У задней стены собора, в тени каштанов, был ресторанный дворик с добротной кухней. Постоянные официанты узнавали его – или делали вид, что узнают, – не заговаривали, но улыбались сдержанно и уважительно. Тут он полностью ощущал себя господином Михальски; приятное, волнующее чувство сопряжения, слияния истинной и выдуманной личностей он как редкий подарок увозил с собой домой в трамвае, идущем по низу долины.
Сегодня дворик был полон: лето, выходной день. Только один свободный стол с краю, за раскидистым деревом. Рядом песочница и качели. Наверняка прибегут заполошные дети, поднимут гам… Вырин предпочитал сидеть среди степенно обедающих людей, за чужими фигурами, в мареве спокойных разговоров, стука ножей и вилок: неудобно подслушивать, фотографировать – или целиться.
Вырин стал рассматривать окружающих: не готовится ли кто-нибудь уйти? Нет, все сидели расслабленно, с веселой ленцой. У брюнетки за ближним столиком осталось пикантное пятнышко крем-брюле над верхней губой. Она его не стирала, не слизывала, зная, как обворожительно, сексуально выглядит. Шею ее охватывало ожерелье темного металла, похожее на ошейник, – знак пряных страстей, сладострастных мук, с егозливой дерзостью надетый в ресторан у храма.
Подруга брюнетки, беременная на восьмом, не меньше, месяце – задравшееся из-за выпирающего живота платье обнажало ее полные крепкие ноги, – с таким аппетитом поедала шоколадный торт и шницель одновременно, словно младенец перезрел, родился, оставаясь в утробе, и требовал свою долю пиршественных яств.
Вырин хотел уйти. Его слегка замутило от усталости, от густых запахов, от плотности чужих голосов – деревня маленькая, тут все в троюродном, четвероюродном родстве, отдающем спертой духотой инцеста, выталкивающем чужака, как соленая морская вода.
Но он чувствовал обаяние игры блистающего света в листве каштанов, выглаженных – ни одной морщинки – скатертей цвета голубой глины, высокогорлых бутылей с ледяной водой, безобидного гомона соседей, балетных движений официантов, несущих на плечах огромные, на шесть или восемь тарелок, подносы, где среди изящно взлохмаченного, будто вышедшего из-под рук парикмахера, салата – тучная зелень с багровыми прожилками – плыли выше голов золотистые, обсыпанные запекшейся крошкой, похожие на рваные кляксы меди, выплевываемые раскаленным горлом плавильной печи, шницели.

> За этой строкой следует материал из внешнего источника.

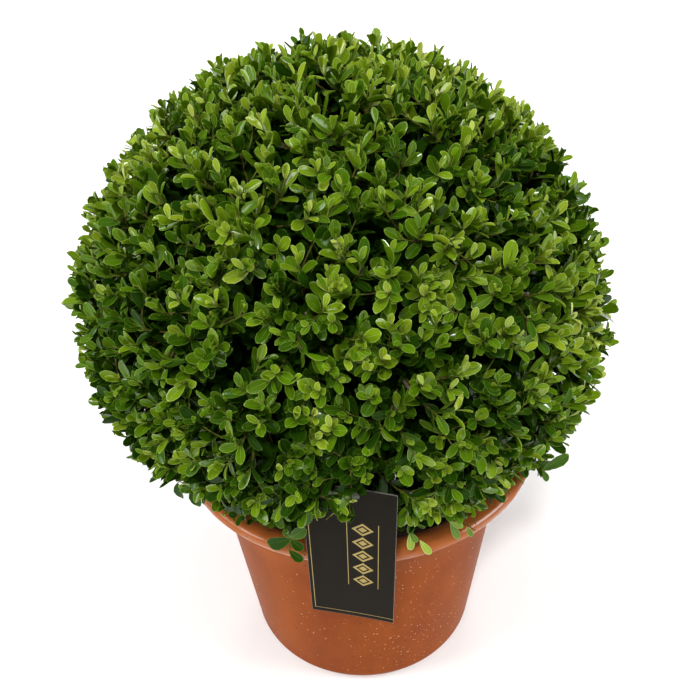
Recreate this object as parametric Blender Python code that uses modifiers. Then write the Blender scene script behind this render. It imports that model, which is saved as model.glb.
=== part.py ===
"""Potted Japanese holly, clipped to a ball: pot, compost, short trunk, boughs, crown and plant label.

Metres, +Z up. The origin is the centre of the pot's flat underside, and -Y is the front, where the label hangs.
"""

import math
import random

import bmesh
import bpy
from mathutils import Matrix, Vector

# Pot: turned, bell-mouthed and terracotta-coloured, with a ring of drain holes
TURN_STEPS = 48
FOOT_RADIUS = 0.1033
FOOT_ROUND = 0.0125
NECK_RADIUS = 0.1240
NECK_HEIGHT = 0.1860
LIP_RADIUS = 0.1500
LIP_ROUND = 0.0040
POT_HEIGHT = 0.2200
WALL = 0.0045
FLOOR_THICKNESS = 0.0060
DRAIN_COUNT = 5
DRAIN_RADIUS = 0.0055
DRAIN_SIDES = 12
DRAIN_RING = 0.0600

# Gap that touching pieces keep
GAP = 0.0003

# Compost: fills the pot to just under the flare, a little higher round the trunk
COMPOST_EDGE_HEIGHT = 0.1740
COMPOST_TOP_HEIGHT = 0.1800
COMPOST_FLAT_RADIUS = 0.0300

# Trunk: a short stem with a root flare that leans to the crown's side
LIMB_STEPS = 8
TRUNK_RADIUS = 0.0130
ROOT_FLARE_RADIUS = 0.0200
TRUNK_HEIGHT = 0.0280
TRUNK_LEAN = -0.0040

# Boughs: they leave the trunk's top in a ring and open out to the underside of the crown's core
BOUGH_COUNT = 5
BOUGH_FIRST_TURN = 0.25
BOUGH_BASE_RADIUS = 0.0042
BOUGH_TIP_RADIUS = 0.0030
BOUGH_RING = 0.0082
BOUGH_SPREAD = 0.0450

# Crown: a ball whose underside narrows towards a level foot just over the pot's lip
CROWN_CENTRE = Vector((-0.0088, 0.0, 0.3434))
CROWN_RADIUS = 0.2045
SKIRT_RADIUS = 0.1610
SKIRT_HEIGHT = 0.2440
CROWN_FOOT_HEIGHT = 0.2270
EDGE_SHARPNESS = 14
# Each bulge: its direction from the centre, and how far it swells or sinks
BULGES = (
    ((-0.95, 0.15, 0.25), 0.0020),
    ((0.90, -0.30, -0.30), 0.0032),
    ((-0.78, -0.40, -0.48), -0.0035),
    ((0.95, 0.10, 0.25), -0.0018),
)
BULGE_WIDTH = 6

# Core: the dense middle that the sprays stand out of, hollowed behind the label
CORE_DEPTH = 0.0360
CORE_FLOOR_HEIGHT = 0.2340
CORE_SUBDIVISIONS = 3
CORE_SPARE = 0.0100
HOLLOW_DEPTH = 0.0190
HOLLOW_WIDTH = 12

# Sprays of twigs and leaves, larger than life because each stands for several
SPRAY_COUNT = 65
SPRAY_SEED = 11
SPRAY_TILT = math.radians(4)
FORK_SHARE = 0.75
FORK_TILT = math.radians(12.5)
LOWEST_SPRAY = -0.60
TWIG_RADIUS = 0.0019
TWIG_TIP_RADIUS = 0.0009
SIDE_TWIG_RADIUS = 0.0014
TWIG_ROOT_DEPTH = 0.0100
LEAF_LENGTH = 0.0440
LEAF_WIDTH = 0.0270
LEAF_THICKNESS = 0.0012
LEAF_WIDEST = 0.58
LEAF_THICKEST = 0.25
TIP_LEAF_SHARE = 0.66
LEAF_TURNS = 10
LEAST_LEAF_ROOM = 0.0180
LOW_LEAF_PITCH = math.radians(74)
HIGH_LEAF_PITCH = math.radians(48)
MAIN_LEAVES = 3
SIDE_LEAVES = 2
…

Ням, ням, ням, – напевала, нашептывала беременная своему нерожденному младенцу. Беззвучно трубил в золотую трубу ангел с оплывшим известковым лицом над задним входом в собор. И он ощутил, как падает в это беззаботное лето, стоящее над всей землей.
Вырин заказал пиво и стейк. На хмельной запах слетелись осы. Их не привлекали остатки сладкого в соседских тарелках, медовые, шоколадные потеки – только хмель. Они ползали по ободку бокала, норовили сесть на плечо, на руку, кружили назойливо и упорно. Он отмахнулся, едва не расплескав пиво. У него была сильная аллергия на яд насекомых. Еще когда он был на службе, врачи говорили, что она будет прогрессировать с возрастом, и предлагали списать его по состоянию здоровья. Осы, осы, осы – он отставил подальше бокал, щелбаном сбил со стола одну, другую, жалея, что не взял куртку.
Укус. Сзади в голую шею. Внезапный. Очень болезненный, как укол, сделанный неопытной медсестрой.
Он схватился за укушенное место, но оса уже улетела. Обернулся, занятый своей болью, машинально отметил: какой-то мужчина уходит, садится в машину. Номера не местные.
Шею заломило. Боль поползла вниз и вверх, на плечо, по щеке, на висок. Он нащупал пальцами в ранке что-то микроскопическое – наверное, жало.